The International Monetary Fund states that tariffs hardly solve trade deficits. The effect is small and inconsistent.
At the same time, global imbalances in the current account are increasing again. This indicates more economic tensions between countries. This is important for crypto. As trade tensions rise and traditional policy measures fall short, capital often flows to alternative assets like Bitcoin.
The main findings of the IMF
In a new policy document, IMF researchers Pierre-Olivier Gourinchas and Christian Mumssen analyze the causes of global imbalances.
Their conclusion is clear: traditional macroeconomic policy measures remain the most important tool for addressing imbalances in the current account. Tariffs and industrial policy, on the other hand, yield little and are often even detrimental.
According to the IMF, tariffs only improve the current account in exceptional cases, especially if they are temporary. But most tariffs are seen as permanent or lead to retaliatory measures.
As a result, people do not adjust their saving behavior, and the current account hardly changes.
The report warns that growing imbalances "often precede financial crises or sudden reversals of capital flows."
Did you know? The IMF points out that an increase in rates does little to current account positions but lowers economic growth everywhere. Everyone loses!
Why this is important for crypto
The IMF's analysis shows that there is structural instability. This leads to some developments that are important for crypto:
Dollar pressure: The US has large budget deficits and high expenditures. A weaker financial position could put prolonged pressure on confidence in the dollar, which could strengthen alternatives like Bitcoin.
Demand for stablecoins: If global trade tensions and imbalances persist, companies may increasingly opt for stablecoins in cross-border transactions.

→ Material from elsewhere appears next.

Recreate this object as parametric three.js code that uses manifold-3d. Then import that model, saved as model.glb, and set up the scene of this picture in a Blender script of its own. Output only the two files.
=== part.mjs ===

USD-backed stablecoins provide dollar exposure without being directly reliant on the banking system.
Safe haven narrative: The IMF clearly warns of potential financial crises. Previously, such warnings led investors to seek assets unrelated to traditional markets.
Expectation
The IMF calls for "joint adjustment," with countries working together. But in practice, such cooperation proves difficult. Without this coordination, market participants will seek solutions on their own.
The IMF's warning is clear: global imbalances are increasing, tariffs do not solve it, and a disorderly adjustment can be "exceptionally costly."
For the crypto markets, this macro environment presents both risks and opportunities. The structural role of crypto as an alternative financial layer is strengthening as traditional policy measures fall short.